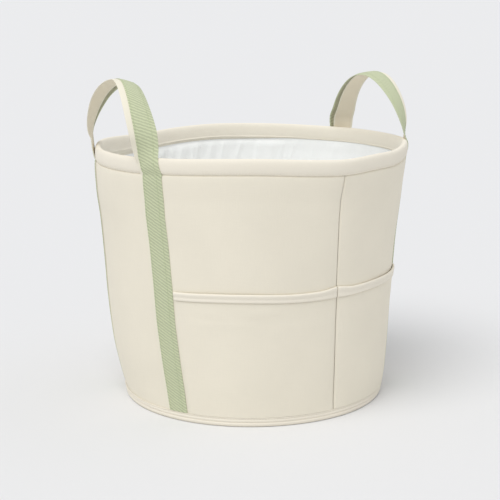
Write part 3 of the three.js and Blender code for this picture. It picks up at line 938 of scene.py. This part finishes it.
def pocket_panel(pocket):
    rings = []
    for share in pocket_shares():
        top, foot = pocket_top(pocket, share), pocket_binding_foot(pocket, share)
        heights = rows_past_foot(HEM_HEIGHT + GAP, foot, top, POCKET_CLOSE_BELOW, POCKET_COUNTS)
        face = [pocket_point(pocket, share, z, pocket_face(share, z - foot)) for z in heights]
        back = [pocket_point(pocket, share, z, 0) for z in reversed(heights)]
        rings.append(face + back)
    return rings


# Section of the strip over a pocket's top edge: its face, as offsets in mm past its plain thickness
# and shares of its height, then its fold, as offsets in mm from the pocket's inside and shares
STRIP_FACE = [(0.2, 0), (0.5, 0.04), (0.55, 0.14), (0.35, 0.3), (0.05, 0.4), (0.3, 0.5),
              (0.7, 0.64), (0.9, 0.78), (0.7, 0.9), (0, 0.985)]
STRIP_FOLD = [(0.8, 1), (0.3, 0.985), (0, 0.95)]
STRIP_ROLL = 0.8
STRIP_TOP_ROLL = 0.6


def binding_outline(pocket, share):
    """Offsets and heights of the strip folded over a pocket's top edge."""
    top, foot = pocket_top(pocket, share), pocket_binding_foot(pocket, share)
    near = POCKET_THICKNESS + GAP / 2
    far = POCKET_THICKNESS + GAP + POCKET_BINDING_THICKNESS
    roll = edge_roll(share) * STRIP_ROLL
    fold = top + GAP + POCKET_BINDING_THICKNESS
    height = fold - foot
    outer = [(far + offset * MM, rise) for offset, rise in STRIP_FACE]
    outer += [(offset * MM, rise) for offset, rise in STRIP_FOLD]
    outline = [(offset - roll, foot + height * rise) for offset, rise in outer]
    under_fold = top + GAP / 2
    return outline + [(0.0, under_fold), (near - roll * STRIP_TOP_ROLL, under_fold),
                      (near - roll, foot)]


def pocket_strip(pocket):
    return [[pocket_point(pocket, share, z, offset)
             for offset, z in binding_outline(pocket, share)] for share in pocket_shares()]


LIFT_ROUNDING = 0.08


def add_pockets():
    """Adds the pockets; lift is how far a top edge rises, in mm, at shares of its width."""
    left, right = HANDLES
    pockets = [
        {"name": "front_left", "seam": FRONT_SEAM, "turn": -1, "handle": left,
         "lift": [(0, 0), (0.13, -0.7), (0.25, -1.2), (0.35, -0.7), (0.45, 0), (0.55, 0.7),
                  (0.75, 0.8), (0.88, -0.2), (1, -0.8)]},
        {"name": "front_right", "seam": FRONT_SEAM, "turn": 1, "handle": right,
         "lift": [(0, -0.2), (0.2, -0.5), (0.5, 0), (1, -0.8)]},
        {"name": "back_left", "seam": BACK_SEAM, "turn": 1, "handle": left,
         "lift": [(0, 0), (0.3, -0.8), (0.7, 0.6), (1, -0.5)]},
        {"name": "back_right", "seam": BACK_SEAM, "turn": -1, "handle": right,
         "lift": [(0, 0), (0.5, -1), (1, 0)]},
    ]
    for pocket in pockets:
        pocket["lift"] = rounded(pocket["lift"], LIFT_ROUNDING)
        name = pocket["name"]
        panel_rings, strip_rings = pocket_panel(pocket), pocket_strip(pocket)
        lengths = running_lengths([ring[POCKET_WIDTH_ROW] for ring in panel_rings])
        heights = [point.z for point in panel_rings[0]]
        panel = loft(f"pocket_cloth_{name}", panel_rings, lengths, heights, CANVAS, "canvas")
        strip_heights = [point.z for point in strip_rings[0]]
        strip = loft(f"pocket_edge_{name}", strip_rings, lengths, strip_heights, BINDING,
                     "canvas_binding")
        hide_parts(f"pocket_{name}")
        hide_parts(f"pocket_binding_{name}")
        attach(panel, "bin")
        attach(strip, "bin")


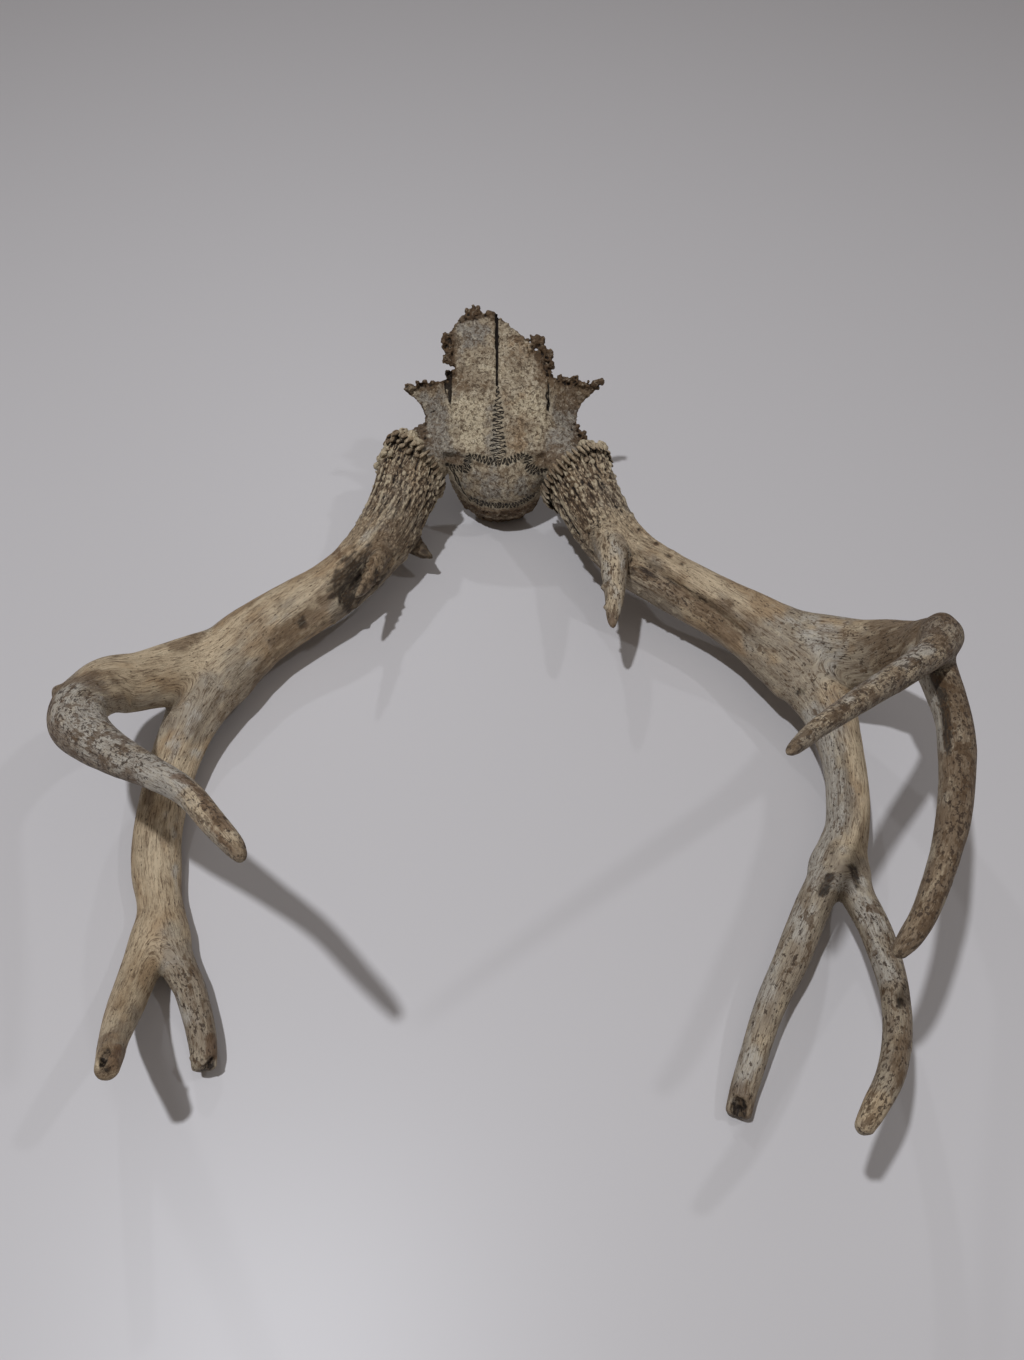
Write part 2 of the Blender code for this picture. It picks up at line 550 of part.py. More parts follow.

**WHAT IS ASKED**
Every record shown above must be echoed exactly.

**ANSWER TO THE EXERCISE**
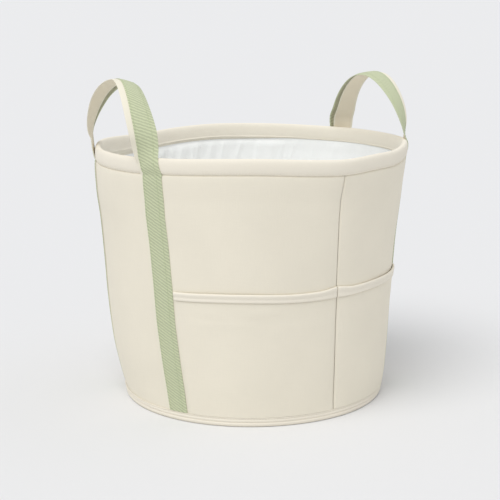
Write part 3 of the three.js and Blender code for this picture. It picks up at line 938 of scene.py. This part finishes it.
def pocket_panel(pocket):
    rings = []
    for share in pocket_shares():
        top, foot = pocket_top(pocket, share), pocket_binding_foot(pocket, share)
        heights = rows_past_foot(HEM_HEIGHT + GAP, foot, top, POCKET_CLOSE_BELOW, POCKET_COUNTS)
        face = [pocket_point(pocket, share, z, pocket_face(share, z - foot)) for z in heights]
        back = [pocket_point(pocket, share, z, 0) for z in reversed(heights)]
        rings.append(face + back)
    return rings


# Section of the strip over a pocket's top edge: its face, as offsets in mm past its plain thickness
# and shares of its height, then its fold, as offsets in mm from the pocket's inside and shares
STRIP_FACE = [(0.2, 0), (0.5, 0.04), (0.55, 0.14), (0.35, 0.3), (0.05, 0.4), (0.3, 0.5),
              (0.7, 0.64), (0.9, 0.78), (0.7, 0.9), (0, 0.985)]
STRIP_FOLD = [(0.8, 1), (0.3, 0.985), (0, 0.95)]
STRIP_ROLL = 0.8
STRIP_TOP_ROLL = 0.6


def binding_outline(pocket, share):
    """Offsets and heights of the strip folded over a pocket's top edge."""
    top, foot = pocket_top(pocket, share), pocket_binding_foot(pocket, share)
    near = POCKET_THICKNESS + GAP / 2
    far = POCKET_THICKNESS + GAP + POCKET_BINDING_THICKNESS
    roll = edge_roll(share) * STRIP_ROLL
    fold = top + GAP + POCKET_BINDING_THICKNESS
    height = fold - foot
    outer = [(far + offset * MM, rise) for offset, rise in STRIP_FACE]
    outer += [(offset * MM, rise) for offset, rise in STRIP_FOLD]
    outline = [(offset - roll, foot + height * rise) for offset, rise in outer]
    under_fold = top + GAP / 2
    return outline + [(0.0, under_fold), (near - roll * STRIP_TOP_ROLL, under_fold),
                      (near - roll, foot)]


def pocket_strip(pocket):
    return [[pocket_point(pocket, share, z, offset)
             for offset, z in binding_outline(pocket, share)] for share in pocket_shares()]


LIFT_ROUNDING = 0.08


def add_pockets():
    """Adds the pockets; lift is how far a top edge rises, in mm, at shares of its width."""
    left, right = HANDLES
    pockets = [
        {"name": "front_left", "seam": FRONT_SEAM, "turn": -1, "handle": left,
         "lift": [(0, 0), (0.13, -0.7), (0.25, -1.2), (0.35, -0.7), (0.45, 0), (0.55, 0.7),
                  (0.75, 0.8), (0.88, -0.2), (1, -0.8)]},
        {"name": "front_right", "seam": FRONT_SEAM, "turn": 1, "handle": right,
         "lift": [(0, -0.2), (0.2, -0.5), (0.5, 0), (1, -0.8)]},
        {"name": "back_left", "seam": BACK_SEAM, "turn": 1, "handle": left,
         "lift": [(0, 0), (0.3, -0.8), (0.7, 0.6), (1, -0.5)]},
        {"name": "back_right", "seam": BACK_SEAM, "turn": -1, "handle": right,
         "lift": [(0, 0), (0.5, -1), (1, 0)]},
    ]
    for pocket in pockets:
        pocket["lift"] = rounded(pocket["lift"], LIFT_ROUNDING)
        name = pocket["name"]
        panel_rings, strip_rings = pocket_panel(pocket), pocket_strip(pocket)
        lengths = running_lengths([ring[POCKET_WIDTH_ROW] for ring in panel_rings])
        heights = [point.z for point in panel_rings[0]]
        panel = loft(f"pocket_cloth_{name}", panel_rings, lengths, heights, CANVAS, "canvas")
        strip_heights = [point.z for point in strip_rings[0]]
        strip = loft(f"pocket_edge_{name}", strip_rings, lengths, strip_heights, BINDING,
                     "canvas_binding")
        hide_parts(f"pocket_{name}")
        hide_parts(f"pocket_binding_{name}")
        attach(panel, "bin")
        attach(strip, "bin")


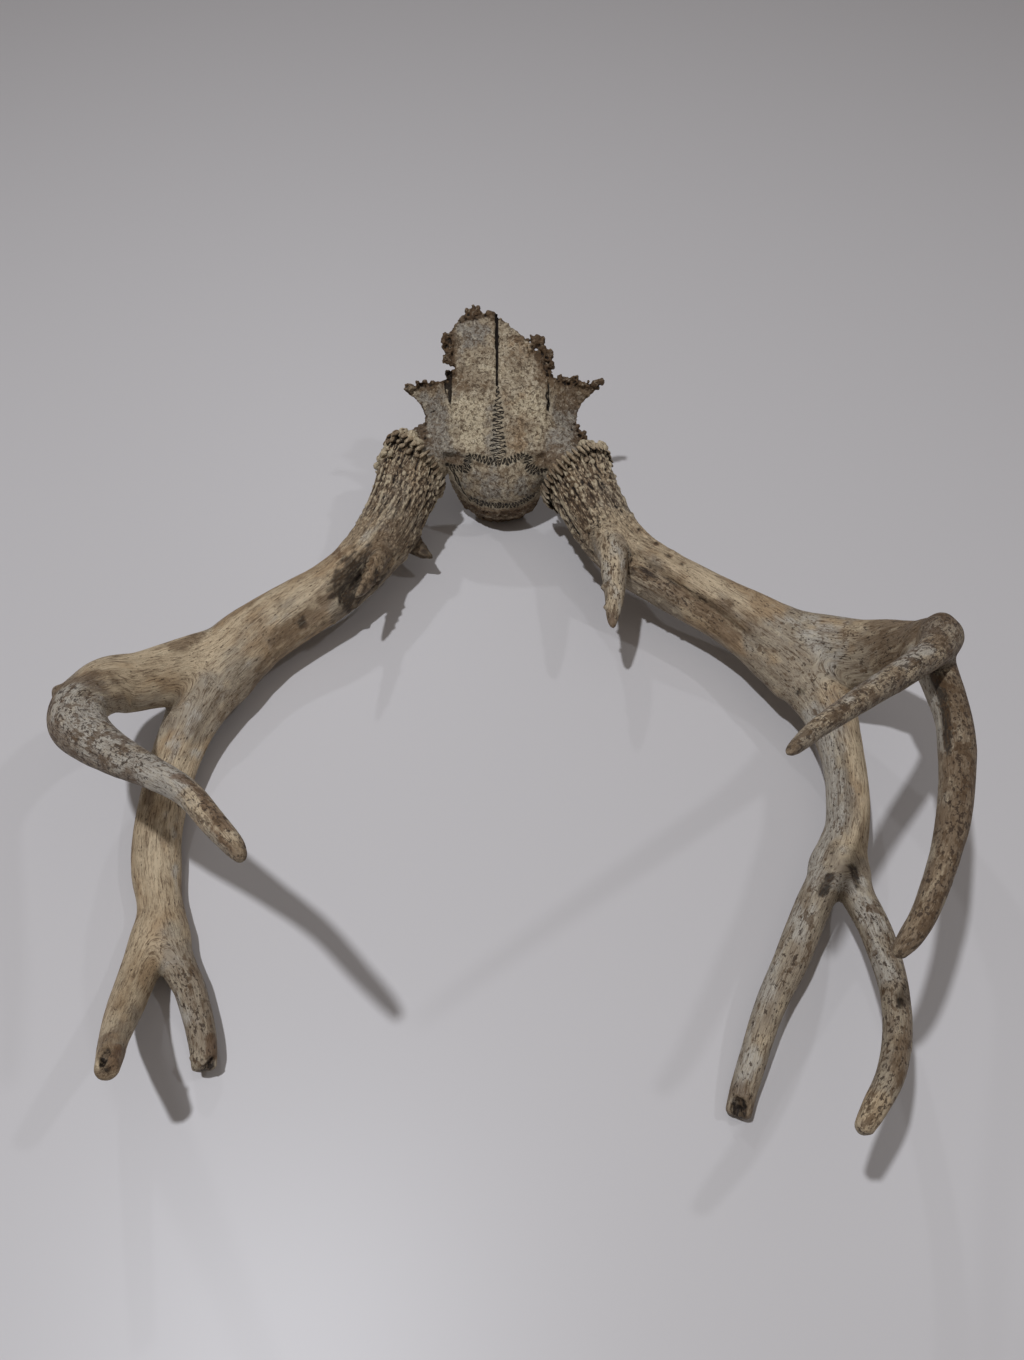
Write part 2 of the Blender code for this picture. It picks up at line 550 of part.py. More parts follow.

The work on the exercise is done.